-- Start Data excerpts --

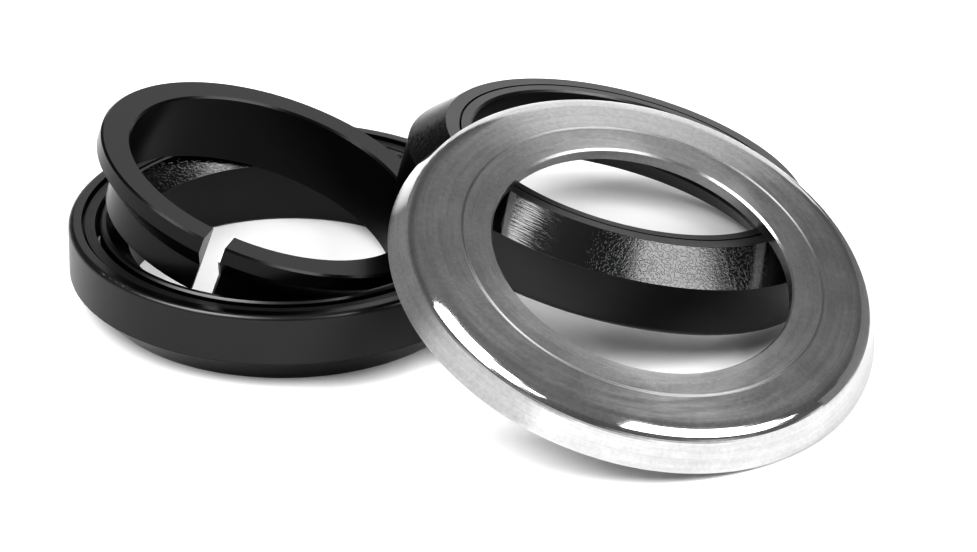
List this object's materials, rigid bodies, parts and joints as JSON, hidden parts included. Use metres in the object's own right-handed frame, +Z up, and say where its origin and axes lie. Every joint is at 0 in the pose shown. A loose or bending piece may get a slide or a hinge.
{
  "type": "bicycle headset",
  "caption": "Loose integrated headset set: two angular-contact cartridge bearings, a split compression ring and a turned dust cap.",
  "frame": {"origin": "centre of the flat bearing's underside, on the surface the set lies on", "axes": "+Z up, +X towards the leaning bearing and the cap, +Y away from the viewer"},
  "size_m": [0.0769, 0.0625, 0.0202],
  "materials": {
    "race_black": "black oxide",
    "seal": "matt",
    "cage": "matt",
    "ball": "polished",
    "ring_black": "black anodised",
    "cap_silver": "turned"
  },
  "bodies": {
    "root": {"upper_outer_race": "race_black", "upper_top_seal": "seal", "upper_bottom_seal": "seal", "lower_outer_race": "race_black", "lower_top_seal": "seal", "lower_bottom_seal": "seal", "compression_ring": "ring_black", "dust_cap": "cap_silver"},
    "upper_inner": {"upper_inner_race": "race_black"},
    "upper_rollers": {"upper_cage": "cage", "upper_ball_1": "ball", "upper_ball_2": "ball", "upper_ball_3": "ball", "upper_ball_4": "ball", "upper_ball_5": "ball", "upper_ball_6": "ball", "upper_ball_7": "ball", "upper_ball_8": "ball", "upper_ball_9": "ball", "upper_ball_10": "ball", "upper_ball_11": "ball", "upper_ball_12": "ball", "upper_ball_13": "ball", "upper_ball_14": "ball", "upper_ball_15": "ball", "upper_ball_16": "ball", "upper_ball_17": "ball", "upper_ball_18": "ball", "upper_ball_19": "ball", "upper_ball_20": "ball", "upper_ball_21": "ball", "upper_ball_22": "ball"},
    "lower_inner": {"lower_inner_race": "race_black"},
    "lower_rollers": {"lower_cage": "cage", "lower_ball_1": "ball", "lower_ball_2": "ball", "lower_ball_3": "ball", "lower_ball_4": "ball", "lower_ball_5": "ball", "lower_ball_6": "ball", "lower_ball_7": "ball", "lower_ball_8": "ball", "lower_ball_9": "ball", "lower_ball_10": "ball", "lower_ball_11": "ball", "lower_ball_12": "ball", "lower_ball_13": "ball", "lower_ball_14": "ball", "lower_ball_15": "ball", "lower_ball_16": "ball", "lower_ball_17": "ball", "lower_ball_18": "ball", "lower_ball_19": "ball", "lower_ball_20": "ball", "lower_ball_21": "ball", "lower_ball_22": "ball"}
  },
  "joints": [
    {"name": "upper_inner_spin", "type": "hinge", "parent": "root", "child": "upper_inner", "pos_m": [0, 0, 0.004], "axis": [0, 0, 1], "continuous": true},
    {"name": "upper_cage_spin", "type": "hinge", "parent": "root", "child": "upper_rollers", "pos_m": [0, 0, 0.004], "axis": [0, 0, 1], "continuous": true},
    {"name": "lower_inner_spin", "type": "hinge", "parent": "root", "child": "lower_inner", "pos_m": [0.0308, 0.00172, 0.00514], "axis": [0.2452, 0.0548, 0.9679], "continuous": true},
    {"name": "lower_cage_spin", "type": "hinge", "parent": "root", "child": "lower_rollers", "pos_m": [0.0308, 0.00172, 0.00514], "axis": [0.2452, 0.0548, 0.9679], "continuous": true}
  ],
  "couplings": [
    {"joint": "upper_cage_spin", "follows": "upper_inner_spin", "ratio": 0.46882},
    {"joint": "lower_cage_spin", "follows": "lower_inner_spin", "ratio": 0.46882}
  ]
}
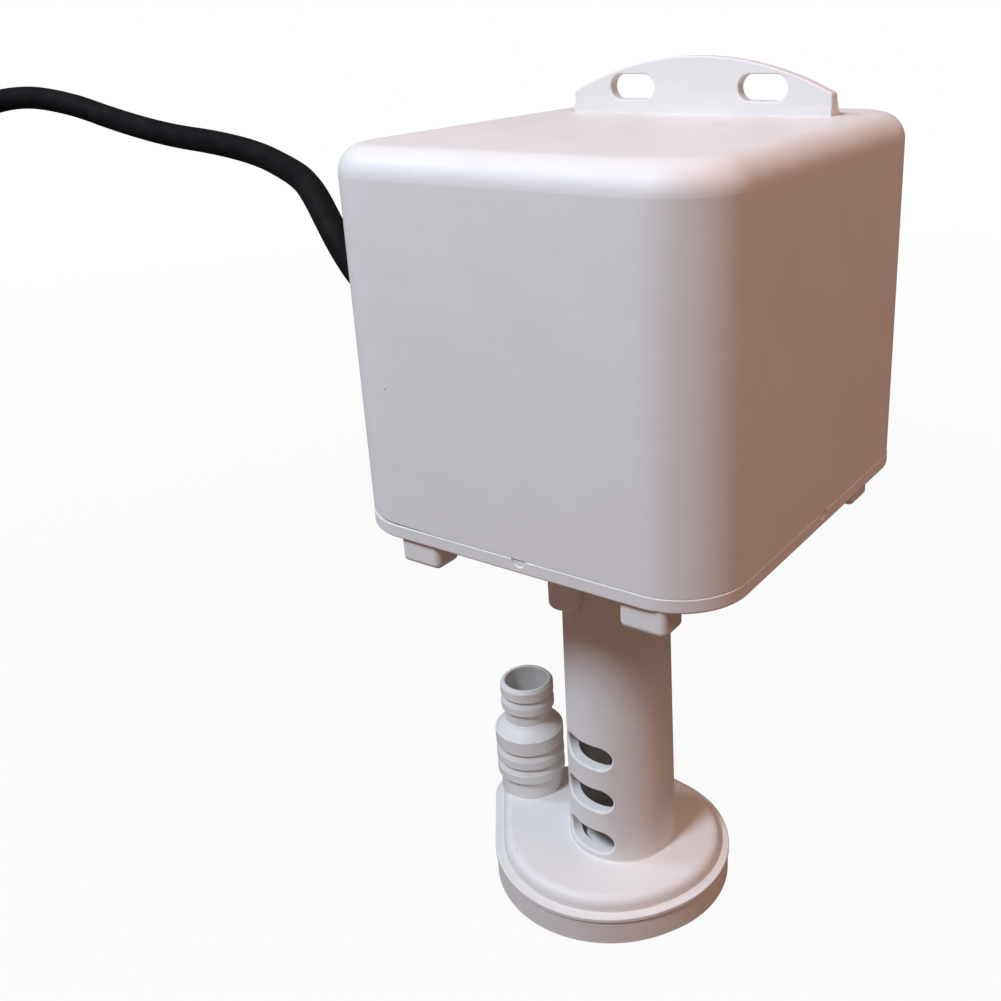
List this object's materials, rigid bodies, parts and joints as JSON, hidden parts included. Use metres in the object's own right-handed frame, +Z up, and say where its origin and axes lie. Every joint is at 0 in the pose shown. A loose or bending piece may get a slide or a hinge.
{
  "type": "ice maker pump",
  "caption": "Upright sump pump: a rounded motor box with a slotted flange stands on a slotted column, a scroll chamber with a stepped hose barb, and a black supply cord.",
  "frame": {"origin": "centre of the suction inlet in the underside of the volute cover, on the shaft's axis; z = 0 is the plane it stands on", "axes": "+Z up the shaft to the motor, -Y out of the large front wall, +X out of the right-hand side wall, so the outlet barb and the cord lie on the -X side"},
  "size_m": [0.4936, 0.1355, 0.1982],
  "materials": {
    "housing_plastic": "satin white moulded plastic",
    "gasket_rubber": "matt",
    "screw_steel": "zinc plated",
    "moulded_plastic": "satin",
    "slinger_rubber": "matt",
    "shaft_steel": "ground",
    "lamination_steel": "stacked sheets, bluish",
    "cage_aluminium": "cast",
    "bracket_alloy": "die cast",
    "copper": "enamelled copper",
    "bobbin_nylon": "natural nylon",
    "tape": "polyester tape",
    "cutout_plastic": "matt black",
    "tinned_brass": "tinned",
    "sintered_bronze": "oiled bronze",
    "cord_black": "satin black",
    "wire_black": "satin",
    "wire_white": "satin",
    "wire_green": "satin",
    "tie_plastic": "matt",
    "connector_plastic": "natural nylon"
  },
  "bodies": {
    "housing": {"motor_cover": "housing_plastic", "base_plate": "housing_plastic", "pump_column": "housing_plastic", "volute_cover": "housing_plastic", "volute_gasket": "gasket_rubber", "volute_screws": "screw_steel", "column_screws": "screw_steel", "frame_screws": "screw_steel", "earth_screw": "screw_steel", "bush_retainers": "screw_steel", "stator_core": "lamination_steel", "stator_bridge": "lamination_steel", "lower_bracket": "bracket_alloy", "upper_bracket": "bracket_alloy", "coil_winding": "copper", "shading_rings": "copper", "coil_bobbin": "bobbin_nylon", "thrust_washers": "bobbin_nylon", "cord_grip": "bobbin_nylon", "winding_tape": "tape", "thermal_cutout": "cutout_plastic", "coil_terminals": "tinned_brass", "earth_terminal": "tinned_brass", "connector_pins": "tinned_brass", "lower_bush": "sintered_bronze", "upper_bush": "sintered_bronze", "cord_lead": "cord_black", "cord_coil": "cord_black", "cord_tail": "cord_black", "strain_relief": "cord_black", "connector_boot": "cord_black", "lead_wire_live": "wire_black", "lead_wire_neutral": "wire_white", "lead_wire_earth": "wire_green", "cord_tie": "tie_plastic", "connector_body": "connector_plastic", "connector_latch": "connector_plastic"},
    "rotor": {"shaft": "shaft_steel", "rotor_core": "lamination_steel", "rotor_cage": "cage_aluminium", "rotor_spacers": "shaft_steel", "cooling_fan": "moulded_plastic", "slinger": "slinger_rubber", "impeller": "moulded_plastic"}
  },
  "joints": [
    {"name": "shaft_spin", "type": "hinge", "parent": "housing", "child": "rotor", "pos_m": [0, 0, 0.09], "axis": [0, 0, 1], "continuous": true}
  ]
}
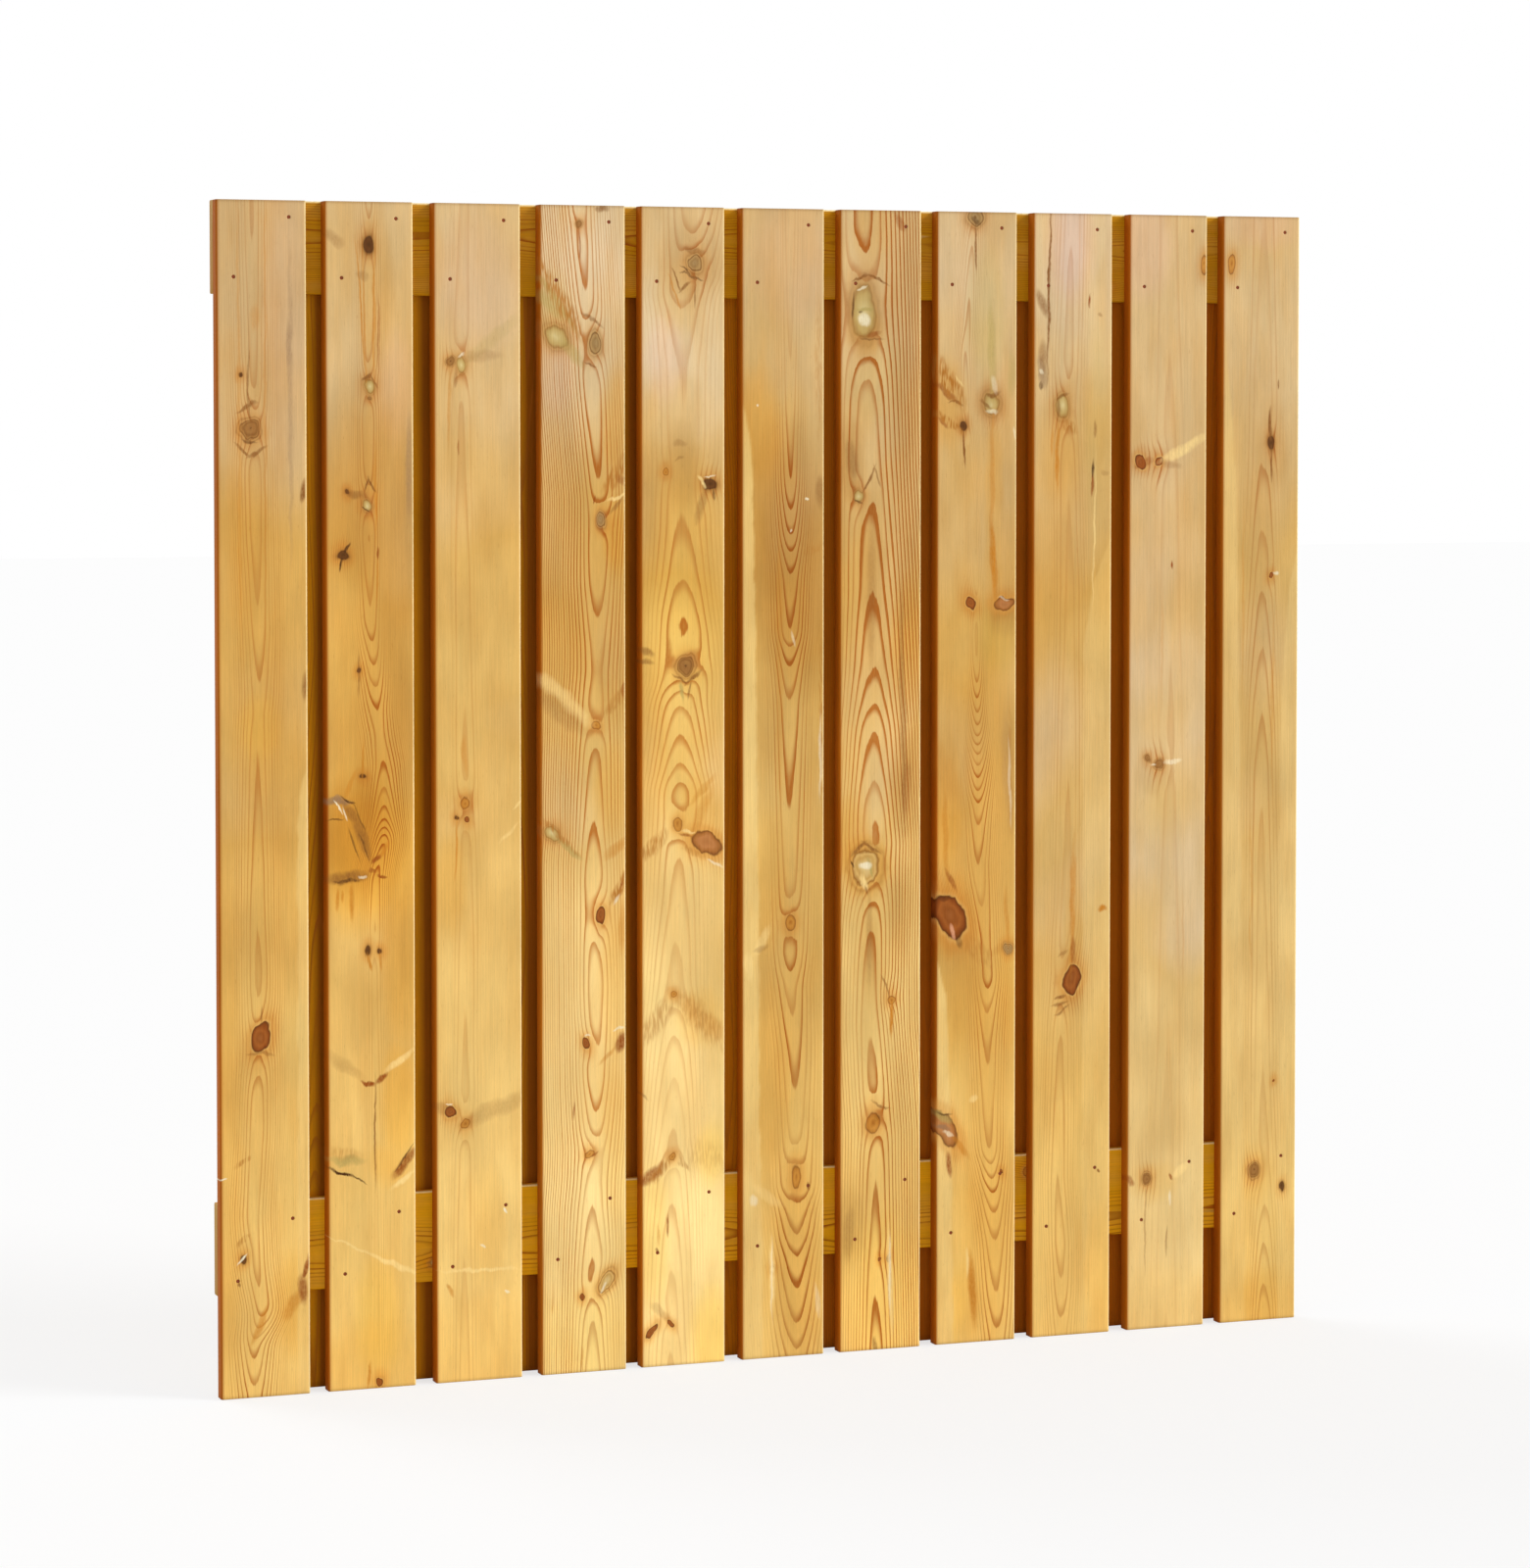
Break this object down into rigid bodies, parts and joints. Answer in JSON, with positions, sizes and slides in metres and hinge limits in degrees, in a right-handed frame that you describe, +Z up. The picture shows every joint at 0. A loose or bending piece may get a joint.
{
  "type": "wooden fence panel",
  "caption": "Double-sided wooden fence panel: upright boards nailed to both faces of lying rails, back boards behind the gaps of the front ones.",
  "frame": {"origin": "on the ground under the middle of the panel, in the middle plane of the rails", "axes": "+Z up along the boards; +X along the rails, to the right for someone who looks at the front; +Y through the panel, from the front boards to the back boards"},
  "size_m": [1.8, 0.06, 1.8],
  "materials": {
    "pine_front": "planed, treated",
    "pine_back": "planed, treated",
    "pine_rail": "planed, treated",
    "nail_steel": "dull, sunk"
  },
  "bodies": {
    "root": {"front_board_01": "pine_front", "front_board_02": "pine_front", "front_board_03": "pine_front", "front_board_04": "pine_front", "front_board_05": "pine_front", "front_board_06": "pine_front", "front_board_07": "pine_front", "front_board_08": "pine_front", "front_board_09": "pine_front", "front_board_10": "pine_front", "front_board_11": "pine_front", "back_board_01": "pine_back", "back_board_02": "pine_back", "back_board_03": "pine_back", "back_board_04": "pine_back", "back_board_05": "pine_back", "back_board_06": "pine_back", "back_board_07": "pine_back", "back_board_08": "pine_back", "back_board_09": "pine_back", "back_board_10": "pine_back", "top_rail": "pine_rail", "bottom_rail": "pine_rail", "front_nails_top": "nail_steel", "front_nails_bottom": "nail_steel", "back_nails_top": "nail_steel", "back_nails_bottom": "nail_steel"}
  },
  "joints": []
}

-- End Data excerpts --

Scan the listing above. Gather each line that contains the word "with".

  "caption": "Upright sump pump: a rounded motor box with a slotted flange stands on a slotted column, a scroll chamber with a stepped hose barb, and a black supply cord.",
Break this object down into rigid bodies, parts and joints. Answer in JSON, with positions, sizes and slides in metres and hinge limits in degrees, in a right-handed frame that you describe, +Z up. The picture shows every joint at 0. A loose or bending piece may get a joint.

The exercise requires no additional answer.